2022 brought a list of new challenges for the company. The political and economic instability coupled with increase in the prices of raw materials and imposition of super tax wreaked havoc on the margins of the company. The topline achieved a significant 51 percent rise mainly coming on the back of a fabulous 78 percent growth in auto segment sales. Food and packing division also grew by 40 percent during the year. Inflation, high discount rate, Pak Rupee devaluation and increase in raw material prices soared the cost of sales, yet SPEL could attain a 38 percent year-on-year rise in its gross profit during 2022. GP margin, however, slid to 20 percent during the year. Operating expenses posted a massive jump of 37 percent during the year. The main culprits behind the elevated operating expense were the market induced increase in salaries, travelling expense and depreciation on fixed assets. The operating profit still continued to expand by 39 percent year-on-year in 2022. Other income grew on the back of scrap sales made during the year coupled with amortization of deferred grant and reversal of provisions for doubtful debts. Conversely, other expense didn’t buttress the bottomline as it grew on account of increased WWF and WPFF during the year. Finance cost gave a major hit to the bottomline as it magnified by 123 percent during the year due to prevailing record high discount rate coupled with a drastic rise in both short-term and long-term borrowings during the year. The imposition of super tax further eroded the bottomline growth which could rise by 17 percent during the year to clock in at Rs.538.93 million in 2022. NP margin dropped to 8.5 percent while EPS clocked in at Rs.2.7 during 2022.

Recent Performance (1HFY23)

During the period under review, the auto segment of SPEL again came under pressure owing to import restrictions. The company focused on its food and packaging segment to bag a 9 percent year-on-year growth in topline in 1HFY23. However, high cost of sales on the back of increased raw material prices, currency devaluation and exorbitant fuel and energy prices took its toll on the gross profit which slid by 6 percent year-on-year in 1HFY23. GP margin also plunged to 17 percent in 1HFY23 from 19.5 percent during the same period last year. Admin and selling expense also collectively grew by 11 percent during 1HFY23 which pushed the operating profit down by 12 percent year-on-year with OP margin clocking in at 12 percent vis-à-vis 15 percent in 1HFY23. Other charges provided some support as it shrank by 21 percent during the period.

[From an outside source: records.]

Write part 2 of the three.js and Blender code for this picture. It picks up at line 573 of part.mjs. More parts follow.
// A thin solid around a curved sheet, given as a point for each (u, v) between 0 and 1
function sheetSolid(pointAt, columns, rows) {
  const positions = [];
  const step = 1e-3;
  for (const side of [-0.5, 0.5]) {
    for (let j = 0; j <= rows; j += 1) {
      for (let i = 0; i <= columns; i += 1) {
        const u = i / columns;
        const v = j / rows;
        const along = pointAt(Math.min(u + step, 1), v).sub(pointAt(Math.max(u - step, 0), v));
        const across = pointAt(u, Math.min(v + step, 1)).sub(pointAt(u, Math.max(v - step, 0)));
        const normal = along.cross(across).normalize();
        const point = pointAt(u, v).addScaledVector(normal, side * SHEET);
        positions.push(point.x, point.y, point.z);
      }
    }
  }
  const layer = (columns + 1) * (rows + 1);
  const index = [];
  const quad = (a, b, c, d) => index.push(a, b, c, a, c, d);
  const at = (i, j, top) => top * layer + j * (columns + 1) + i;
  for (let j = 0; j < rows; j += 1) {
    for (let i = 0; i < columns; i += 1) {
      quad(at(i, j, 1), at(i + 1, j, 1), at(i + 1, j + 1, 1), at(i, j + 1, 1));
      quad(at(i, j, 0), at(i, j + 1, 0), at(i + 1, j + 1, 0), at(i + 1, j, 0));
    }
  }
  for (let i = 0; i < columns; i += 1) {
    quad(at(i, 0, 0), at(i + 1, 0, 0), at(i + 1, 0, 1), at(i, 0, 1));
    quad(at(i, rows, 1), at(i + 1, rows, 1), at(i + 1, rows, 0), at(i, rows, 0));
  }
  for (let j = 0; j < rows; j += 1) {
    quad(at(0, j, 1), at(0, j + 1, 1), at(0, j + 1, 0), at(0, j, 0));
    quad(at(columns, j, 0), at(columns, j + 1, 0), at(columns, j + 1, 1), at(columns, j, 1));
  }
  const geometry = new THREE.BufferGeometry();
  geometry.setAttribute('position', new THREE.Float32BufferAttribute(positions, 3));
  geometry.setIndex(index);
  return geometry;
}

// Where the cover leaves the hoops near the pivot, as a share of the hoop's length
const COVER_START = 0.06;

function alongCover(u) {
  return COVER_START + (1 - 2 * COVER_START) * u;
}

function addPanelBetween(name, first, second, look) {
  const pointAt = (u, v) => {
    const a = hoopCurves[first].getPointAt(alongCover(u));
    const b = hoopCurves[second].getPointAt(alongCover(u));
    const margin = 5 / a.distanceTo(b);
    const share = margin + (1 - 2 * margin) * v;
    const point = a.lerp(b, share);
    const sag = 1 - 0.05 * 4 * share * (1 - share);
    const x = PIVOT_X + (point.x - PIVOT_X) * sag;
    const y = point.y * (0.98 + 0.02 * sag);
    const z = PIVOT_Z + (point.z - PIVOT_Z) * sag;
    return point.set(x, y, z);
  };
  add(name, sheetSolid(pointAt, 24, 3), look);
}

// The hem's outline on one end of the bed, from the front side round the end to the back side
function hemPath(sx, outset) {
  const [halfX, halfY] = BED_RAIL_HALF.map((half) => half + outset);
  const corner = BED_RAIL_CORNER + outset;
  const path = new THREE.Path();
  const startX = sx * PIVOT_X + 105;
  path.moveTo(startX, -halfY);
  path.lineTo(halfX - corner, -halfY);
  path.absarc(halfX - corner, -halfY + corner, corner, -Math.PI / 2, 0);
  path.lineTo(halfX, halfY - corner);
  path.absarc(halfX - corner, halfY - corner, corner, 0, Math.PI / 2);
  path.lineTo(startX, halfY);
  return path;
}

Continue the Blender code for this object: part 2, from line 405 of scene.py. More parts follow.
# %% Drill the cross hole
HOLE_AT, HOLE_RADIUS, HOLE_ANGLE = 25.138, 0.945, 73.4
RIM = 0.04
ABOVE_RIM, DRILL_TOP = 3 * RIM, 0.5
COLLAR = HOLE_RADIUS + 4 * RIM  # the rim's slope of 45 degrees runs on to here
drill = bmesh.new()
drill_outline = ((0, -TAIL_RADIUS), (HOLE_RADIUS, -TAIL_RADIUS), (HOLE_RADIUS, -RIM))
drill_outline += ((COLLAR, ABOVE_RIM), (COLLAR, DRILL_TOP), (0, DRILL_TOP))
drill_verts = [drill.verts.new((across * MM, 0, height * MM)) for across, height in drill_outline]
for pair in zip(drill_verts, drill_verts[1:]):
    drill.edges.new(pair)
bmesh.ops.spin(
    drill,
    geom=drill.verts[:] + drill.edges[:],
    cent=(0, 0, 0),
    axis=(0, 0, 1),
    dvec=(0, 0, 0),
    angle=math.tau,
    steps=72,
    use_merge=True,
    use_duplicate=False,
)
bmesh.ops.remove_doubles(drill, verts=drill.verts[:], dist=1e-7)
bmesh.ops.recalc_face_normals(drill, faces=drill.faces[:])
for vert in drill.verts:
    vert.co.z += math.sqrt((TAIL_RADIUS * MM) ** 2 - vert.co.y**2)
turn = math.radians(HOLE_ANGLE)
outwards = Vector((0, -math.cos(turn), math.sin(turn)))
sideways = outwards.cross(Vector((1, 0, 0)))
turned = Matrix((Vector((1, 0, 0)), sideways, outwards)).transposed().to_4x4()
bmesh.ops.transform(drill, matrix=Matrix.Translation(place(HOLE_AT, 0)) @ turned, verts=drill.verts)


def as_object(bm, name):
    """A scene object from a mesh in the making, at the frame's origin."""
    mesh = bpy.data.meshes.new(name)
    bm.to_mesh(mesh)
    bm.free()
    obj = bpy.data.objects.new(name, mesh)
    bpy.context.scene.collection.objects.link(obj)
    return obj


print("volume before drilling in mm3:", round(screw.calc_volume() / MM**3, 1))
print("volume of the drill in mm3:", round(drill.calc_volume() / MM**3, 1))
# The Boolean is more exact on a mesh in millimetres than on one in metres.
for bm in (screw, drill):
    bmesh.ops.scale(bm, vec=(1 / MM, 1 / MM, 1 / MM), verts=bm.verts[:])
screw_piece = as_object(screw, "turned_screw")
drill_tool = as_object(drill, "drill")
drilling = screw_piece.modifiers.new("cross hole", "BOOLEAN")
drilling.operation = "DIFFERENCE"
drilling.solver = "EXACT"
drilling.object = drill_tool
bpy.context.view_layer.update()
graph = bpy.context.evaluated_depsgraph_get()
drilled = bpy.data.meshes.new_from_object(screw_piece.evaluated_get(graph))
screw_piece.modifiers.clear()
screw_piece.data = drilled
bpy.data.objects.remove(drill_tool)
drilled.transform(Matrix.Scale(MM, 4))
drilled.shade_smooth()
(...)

Other income also grew by 6 percent year-on-year to nullify the other expense. However, the huge finance cost weakened the bottomline which shrank by 22 percent year-on-year in 1HFY23 to clock in at Rs.200.48 with an NP margin of 6.6 percent versus 9 percent in 1HFY22. EPS clocked in at Rs.1 in 1HFY23 versus Rs.1.29 during the same period last year.

Future Outlook

With the lifted import restrictions, the automobile sector is expected to resume its operations which were on a standstill for quite some time. However, with rising prices and eroded purchasing power of consumers, how much the auto sector contributes to SPEL’s revenue is yet to be seen. Nevertheless, food and packaging sector will continue to muster sizeable revenue growth for the company; however, the margins will continue to stay in pressure owing to economic headwinds coupled with rising finance cost on the back of bigger borrowings over the years coupled with exorbitant discount rate.